The Great Depression hit Birmingham harder than any other city, and hit Ensley harder than the rest of Birmingham. John Beecher wrote a poem entitled "Ensley, Alabama, 1932" which ends, "where the ladle poured at the pig machine/ the deep smoulder of an iron run/ and the spreading light/ of molten slag over the sleeping town/ are seen/ no more/ now mills and men are down."

The furnaces burst back into operation as demand for steel increased in advance of World War II. After the war, though, many workers moved away from Ensley, able to afford new suburban houses and to get to work by automobile. Downtown Birmingham vied with the suburbs to attract shoppers from a wider area with lavish commercial displays. Downtown Ensley never resumed the bustle of the 1920s.
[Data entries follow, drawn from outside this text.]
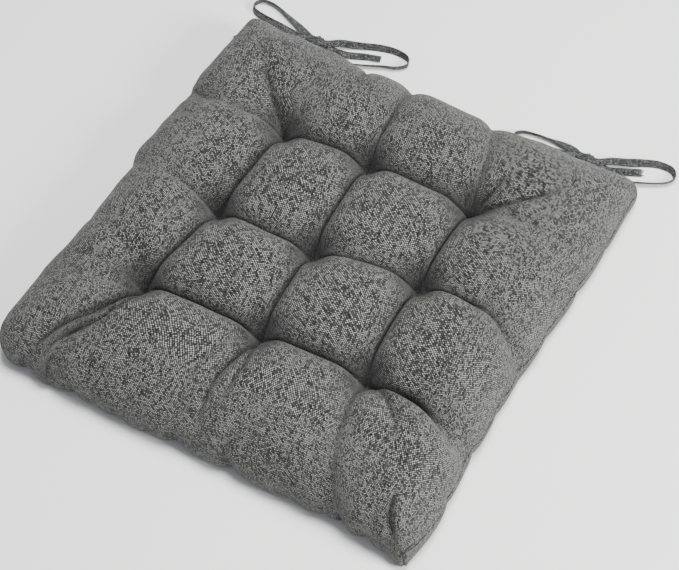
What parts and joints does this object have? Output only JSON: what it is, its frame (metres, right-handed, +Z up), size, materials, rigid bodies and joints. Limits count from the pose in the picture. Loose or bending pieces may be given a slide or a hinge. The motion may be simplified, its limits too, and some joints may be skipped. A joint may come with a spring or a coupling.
{
  "type": "chair seat pad",
  "caption": "Square tufted chair seat pad in grey heather woven cloth, with fabric ties knotted in bows at the back corners.",
  "frame": {"origin": "centre of the pad's footprint, on the surface that its underside lies on", "axes": "+Z up through the pad's thickness, +Y towards the back edge where the ties are, +X to the right seen from the front"},
  "size_m": [0.4846, 0.4864, 0.0699],
  "materials": {
    "cover_cloth": "heathered plain weave with slubs, matt",
    "filling": "loose polyester fibre",
    "tie_cloth": "cover cloth folded and stitched flat",
    "thread": "dark grey polyester thread"
  },
  "bodies": {
    "pad": {"corner_stitching_back_left": "thread", "corner_stitching_back_right": "thread", "corner_stitching_front_left": "thread", "corner_stitching_front_right": "thread", "cover_bottom_panel": "cover_cloth", "cover_top_panel": "cover_cloth", "fibre_filling": "filling", "perimeter_seam_thread": "thread", "tie_bar_tack_left_inner": "thread", "tie_bar_tack_left_outer": "thread", "tie_bar_tack_right_inner": "thread", "tie_bar_tack_right_outer": "thread", "tuft_tack_back_centre": "thread", "tuft_tack_back_left": "thread", "tuft_tack_back_right": "thread", "tuft_tack_front_centre": "thread", "tuft_tack_front_left": "thread", "tuft_tack_front_right": "thread", "tuft_tack_middle_centre": "thread", "tuft_tack_middle_left": "thread", "tuft_tack_middle_right": "thread"},
    "bow_left": {"tie_left_outer": "tie_cloth", "tie_left_inner": "tie_cloth", "bow_knot_left": "tie_cloth"},
    "bow_right": {"tie_right_outer": "tie_cloth", "tie_right_inner": "tie_cloth", "bow_knot_right": "tie_cloth"}
  },
  "joints": [
    {"name": "bow_left_swing", "type": "hinge", "parent": "pad", "child": "bow_left", "pos_m": [-0.155, 0.2176, 0.022], "axis": [1, 0, 0], "range_deg": [0, 90]},
    {"name": "bow_right_swing", "type": "hinge", "parent": "pad", "child": "bow_right", "pos_m": [0.154, 0.2176, 0.022], "axis": [1, 0, 0], "range_deg": [0, 90]}
  ]
}
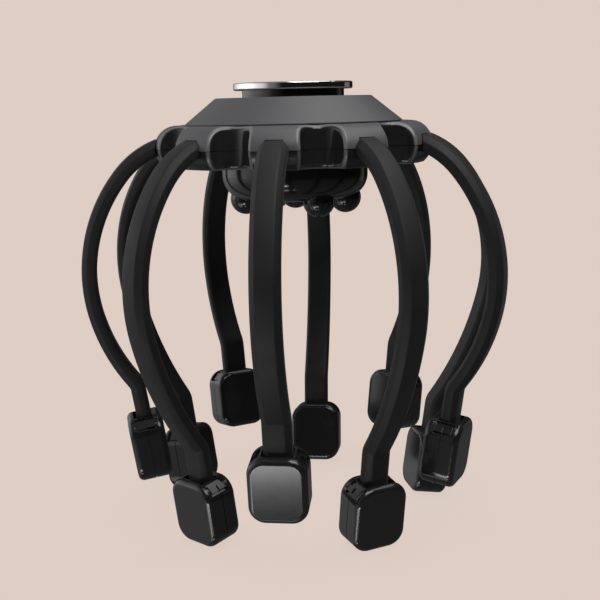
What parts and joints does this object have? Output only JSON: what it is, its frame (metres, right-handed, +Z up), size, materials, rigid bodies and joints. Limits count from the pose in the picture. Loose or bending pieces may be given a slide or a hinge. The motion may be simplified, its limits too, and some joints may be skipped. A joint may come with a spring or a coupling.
{
  "type": "electric scalp massager",
  "caption": "Cordless head massager: a round hub with a push-button disc and a nubbed pod carries a cage of springy arms that end in vibrating claws.",
  "frame": {"origin": "on the ground under the middle of the hub, where the tips of the long arms stand", "axes": "+Z up along the hub's axis, out of the push button; arm 1 points along -Y and the arms are numbered from it towards +X"},
  "size_m": [0.1656, 0.172, 0.1734],
  "materials": {
    "charcoal_shell": "fine matt grain",
    "black_shell": "satin",
    "gloss_black": "polished",
    "nub_black": "polished",
    "silicone": "soft matt",
    "polished_metal": "mirror polish",
    "nylon": "natural",
    "screw_steel": "zinc plated",
    "socket_steel": "drawn",
    "spring_steel": "drawn wire",
    "switch_black": "moulded",
    "board": "solder mask",
    "component_black": "moulded",
    "battery_foil": "foil",
    "lead_insulation": "insulated wire",
    "motor_can": "drawn can",
    "weight_steel": "sintered"
  },
  "bodies": {
    "hub": {"hub_top_cover": "charcoal_shell", "hub_bottom_cover": "black_shell", "arm_clamp_ring": "nylon", "cover_screws": "screw_steel", "charging_socket": "socket_steel", "button_spring": "spring_steel", "power_switch": "switch_black", "control_board": "board", "board_components": "component_black", "board_screws": "screw_steel", "battery_cell": "battery_foil", "lead_wires": "lead_insulation", "pod_cup": "gloss_black", "pod_seal": "silicone", "pod_nubs": "nub_black", "motor_cradle": "nylon", "pod_motor": "motor_can"},
    "button": {"button_disc": "polished_metal", "button_stem": "gloss_black"},
    "weight": {"motor_weight": "weight_steel"},
    "arm_01": {"arm_01_strap": "silicone", "arm_01_claw_outer_shell": "gloss_black", "arm_01_claw_inner_shell": "gloss_black", "arm_01_claw_motor": "motor_can"},
    "arm_02": {"arm_02_strap": "silicone", "arm_02_claw_outer_shell": "gloss_black", "arm_02_claw_inner_shell": "gloss_black", "arm_02_claw_motor": "motor_can"},
    "arm_03": {"arm_03_strap": "silicone", "arm_03_claw_outer_shell": "gloss_black", "arm_03_claw_inner_shell": "gloss_black", "arm_03_claw_motor": "motor_can"},
    "arm_04": {"arm_04_strap": "silicone", "arm_04_claw_outer_shell": "gloss_black", "arm_04_claw_inner_shell": "gloss_black", "arm_04_claw_motor": "motor_can"},
    "arm_05": {"arm_05_strap": "silicone", "arm_05_claw_outer_shell": "gloss_black", "arm_05_claw_inner_shell": "gloss_black", "arm_05_claw_motor": "motor_can"},
    "arm_06": {"arm_06_strap": "silicone", "arm_06_claw_outer_shell": "gloss_black", "arm_06_claw_inner_shell": "gloss_black", "arm_06_claw_motor": "motor_can"},
    "arm_07": {"arm_07_strap": "silicone", "arm_07_claw_outer_shell": "gloss_black", "arm_07_claw_inner_shell": "gloss_black", "arm_07_claw_motor": "motor_can"},
    "arm_08": {"arm_08_strap": "silicone", "arm_08_claw_outer_shell": "gloss_black", "arm_08_claw_inner_shell": "gloss_black", "arm_08_claw_motor": "motor_can"},
    "arm_09": {"arm_09_strap": "silicone", "arm_09_claw_outer_shell": "gloss_black", "arm_09_claw_inner_shell": "gloss_black", "arm_09_claw_motor": "motor_can"},
    "arm_10": {"arm_10_strap": "silicone", "arm_10_claw_outer_shell": "gloss_black", "arm_10_claw_inner_shell": "gloss_black", "arm_10_claw_motor": "motor_can"}
  },
  "joints": [
    {"name": "button_press", "type": "slide", "parent": "hub", "child": "button", "axis": [0, 0, -1], "range_m": [0, 0.0012], "stiffness_N_per_m": 1500, "springref_m": -0.0008, "deforming": ["button_spring"]},
    {"name": "pod_weight_spin", "type": "hinge", "parent": "hub", "child": "weight", "pos_m": [0, 0, 0.13302], "axis": [0, 0, 1], "continuous": true},
    {"name": "arm_01_flex", "type": "hinge", "parent": "hub", "child": "arm_01", "pos_m": [0, -0.0465, 0.14902], "axis": [-1, 0, 0], "range_deg": [-4, 12], "stiffness_Nm_per_rad": 0.8},
    {"name": "arm_02_flex", "type": "hinge", "parent": "hub", "child": "arm_02", "pos_m": [0.02733, -0.03762, 0.14902], "axis": [-0.809, -0.5878, 0], "range_deg": [-4, 12], "stiffness_Nm_per_rad": 0.8},
    {"name": "arm_03_flex", "type": "hinge", "parent": "hub", "child": "arm_03", "pos_m": [0.04422, -0.01437, 0.14902], "axis": [-0.309, -0.9511, 0], "range_deg": [-4, 12], "stiffness_Nm_per_rad": 0.8},
    {"name": "arm_04_flex", "type": "hinge", "parent": "hub", "child": "arm_04", "pos_m": [0.04422, 0.01437, 0.14902], "axis": [0.309, -0.9511, 0], "range_deg": [-4, 12], "stiffness_Nm_per_rad": 0.8},
    {"name": "arm_05_flex", "type": "hinge", "parent": "hub", "child": "arm_05", "pos_m": [0.02733, 0.03762, 0.14902], "axis": [0.809, -0.5878, 0], "range_deg": [-4, 12], "stiffness_Nm_per_rad": 0.8},
    {"name": "arm_06_flex", "type": "hinge", "parent": "hub", "child": "arm_06", "pos_m": [0, 0.0465, 0.14902], "axis": [1, 0, 0], "range_deg": [-4, 12], "stiffness_Nm_per_rad": 0.8},
    {"name": "arm_07_flex", "type": "hinge", "parent": "hub", "child": "arm_07", "pos_m": [-0.02733, 0.03762, 0.14902], "axis": [0.809, 0.5878, 0], "range_deg": [-4, 12], "stiffness_Nm_per_rad": 0.8},
    {"name": "arm_08_flex", "type": "hinge", "parent": "hub", "child": "arm_08", "pos_m": [-0.04422, 0.01437, 0.14902], "axis": [0.309, 0.9511, 0], "range_deg": [-4, 12], "stiffness_Nm_per_rad": 0.8},
    {"name": "arm_09_flex", "type": "hinge", "parent": "hub", "child": "arm_09", "pos_m": [-0.04422, -0.01437, 0.14902], "axis": [-0.309, 0.9511, 0], "range_deg": [-4, 12], "stiffness_Nm_per_rad": 0.8},
    {"name": "arm_10_flex", "type": "hinge", "parent": "hub", "child": "arm_10", "pos_m": [-0.02733, -0.03762, 0.14902], "axis": [-0.809, 0.5878, 0], "range_deg": [-4, 12], "stiffness_Nm_per_rad": 0.8}
  ]
}
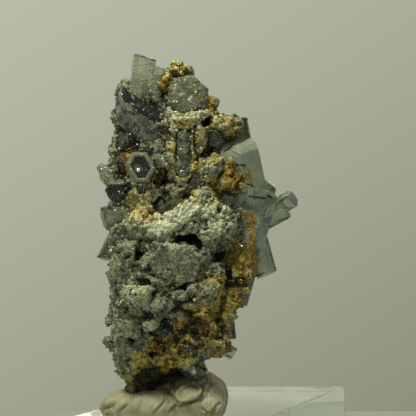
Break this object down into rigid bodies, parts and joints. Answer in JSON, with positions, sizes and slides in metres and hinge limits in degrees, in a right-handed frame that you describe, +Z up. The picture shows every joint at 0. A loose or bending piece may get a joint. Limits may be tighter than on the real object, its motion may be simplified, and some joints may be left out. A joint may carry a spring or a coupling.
{
  "type": "mineral specimen",
  "caption": "Knobbly rust-stained albite and mica rock set with blocky see-through aquamarine prisms, standing in a lump of putty on a clear display block.",
  "frame": {"origin": "middle of the clear block's underside, which is the bottom centre of the whole", "axes": "+Z up; -Y towards the display side; +X to the right as seen from the display side"},
  "size_m": [0.0808, 0.093, 0.101],
  "materials": {
    "aquamarine": "glassy crystal faces, hazy inside",
    "albite_and_mica": "rough, sugary, rust-stained",
    "putty": "dull, finger-pressed",
    "clear_acrylic": "polished, clear"
  },
  "bodies": {
    "root": {"matrix_rock": "albite_and_mica", "putty": "putty", "acrylic_block": "clear_acrylic", "top_left_prism": "aquamarine", "top_stub": "aquamarine", "slate_prism": "aquamarine", "shaded_prism": "aquamarine", "hexagon_pair": "aquamarine", "left_glassy_pair": "aquamarine", "left_lying_prism": "aquamarine", "left_fang": "aquamarine", "shoulder_prism": "aquamarine", "pale_dome": "aquamarine", "right_group": "aquamarine", "corner_bud": "aquamarine", "edge_sliver": "aquamarine", "foot_glassy": "aquamarine", "rib_prism": "aquamarine", "recess_hexagon": "aquamarine", "dark_window": "aquamarine", "low_window": "aquamarine", "wall_hexagon": "aquamarine", "lined_prism": "aquamarine", "back_top": "aquamarine", "back_tall": "aquamarine", "back_shoulder": "aquamarine", "back_middle": "aquamarine", "back_left": "aquamarine", "back_right": "aquamarine", "back_foot": "aquamarine"}
  },
  "joints": []
}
Over the course of the next decades U. S. Steel concentrated its operations at the Fairfield Works and eventually shut down the Ensley Works in stages between 1975 and 1979.

In 1970 Ensley had more than 18,700 residents. By 1990 that number had declined to 5,976. The 2009 estimate for the area's population is 4,032. Over that period numerous "revitalization" efforts have been made, with marginal success. The redevelopment of the Tuxedo Court Housing Project into Tuxedo Terrace and of the nearby Alabama State Fairgrounds into Fair Park in 2010, along with renewed efforts by Main Street Birmingham and business groups to bring investment to the Ensley Business District give current residents hope for improvement. Long-range plans to transform the former Ensley Works site into an industrial park would accelerate economic recovery in the area.

Government

Main article: Government of Ensley

While Ensley was an autonomous city (1899–1909), it operated under a mayor-alderman form of municipal government.